On his knees, he gestures for me to raise my foot. This I do, and he cradles it in his, alarmingly, soft hands. He then spits on my foot; a huge projectile of phlegm that splatters right on target right where the worm crawls. I wince as the liquid slides off my flesh like egg yolk and plops onto the dry soil. But I know he’s watching me so I try to keep eye contact as he rubs the phlegm into my skin, over the worm’s track, and while he is doing this, I’m wondering why that baby doll is in the hut and why its limbs are singed? Then the Sangoma pulls out the rusty needle he has between his teeth and aims it toward you, Feet, toward you, you wiggly- bastard worm. I tense and my toes curl, awaiting the stab of the needle. Nothing happens. I open my eyes as I sense further movement from the Sangoma in front of me. He is digging deep into a leather pouch that is around his waist, tied amongst the braided leather strips and beaded thongs. He removes a chipped, white shirt button tied to a piece of thread and in my nine year old brain I’m imagining that he is going to sew that button onto my flesh.
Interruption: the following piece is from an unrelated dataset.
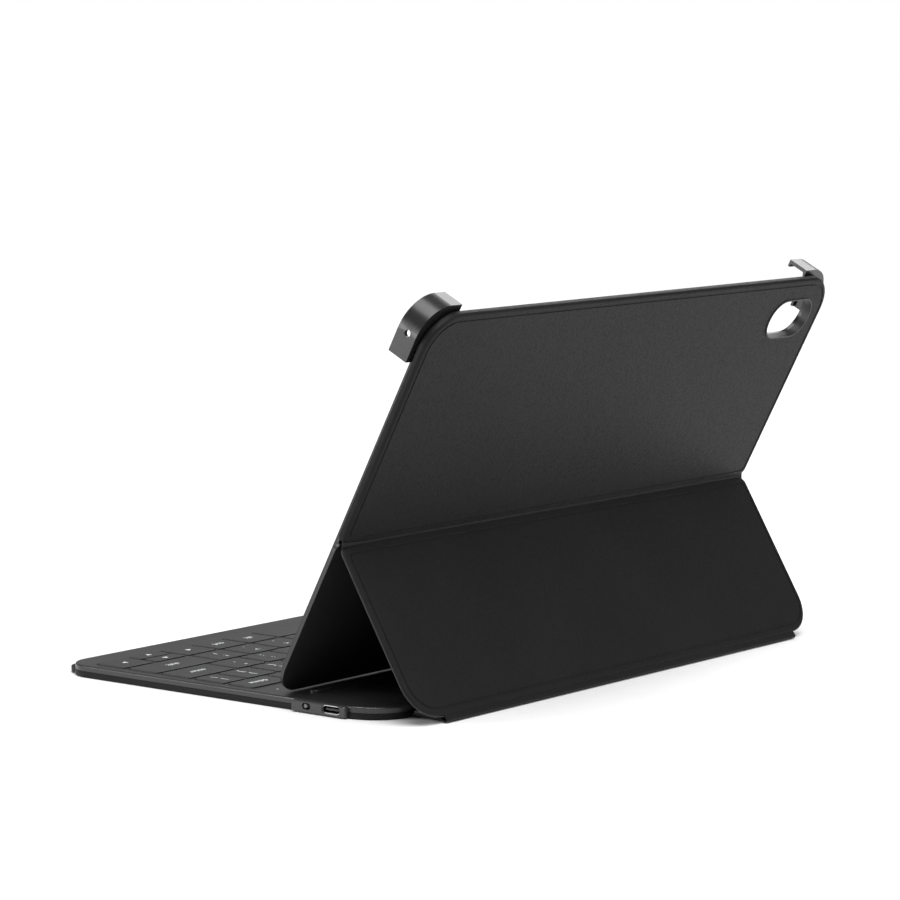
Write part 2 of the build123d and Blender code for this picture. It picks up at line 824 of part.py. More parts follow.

My stomach lurches but the Sangoma doesn’t sew button to flesh. Instead, he swings the button like a pendulum over the worm’s phlegm covered path. My stomach and feet relax whilst the button swings left and right. I think he’s hypnotising the squiggly bastard. Then the Sangoma sneezes. I can feel the twin, moist streams of his hot air on my foot. Suddenly, the button stops swinging as if frozen in midair by an invisible force. The thread it hangs from has gone as tight as a fishing line with a decent sized tiger fish on it. Then the wise old man, as quick as a flea can jump, stabs down with the needle, right beneath the poised button, right into the worm’s trail. I yelp like a puppy, not because of the pain but because of the abruptness of his action. He drops my foot unceremoniously and puts out his soft hand. I see there’s a speck of blood on my foot as I hand the Sangoma the coins. He stands and shuffles off between his huts, scattering the wretched, half plucked chickens as he goes and I understand this as being my cue to leave.
So we do, Feet, heading for the river’s bank where the muddy water slides between the stepping-stones that brought us here in the first place. I notice that the fluffy seed pods on the reeds by the water are bursting like snow-flakes in the breeze, and that the green and yellow Cape Weaver birds are in full harmony as the males make their upside down nests; a harmony that may falter to a frustrated twitter when their wives examine the nests and begin to tear them apart if dissatisfied with the construction or location.
That night, and every night since, there has been no worm, no itching, no wiggly movement. For a few nights, I was still wondering about that singed, child’s doll back in the Sangoma’s hut. I had pink flesh. I had singed my own flesh to be rid of the wiggly bastard.

Now you can understand Feet, why most Africans never sit with their bums on the soil; why most squat on the heels in what may be construed as a rocking motion. It’s so you don’t get a wiggly bastard up your bum, Feet.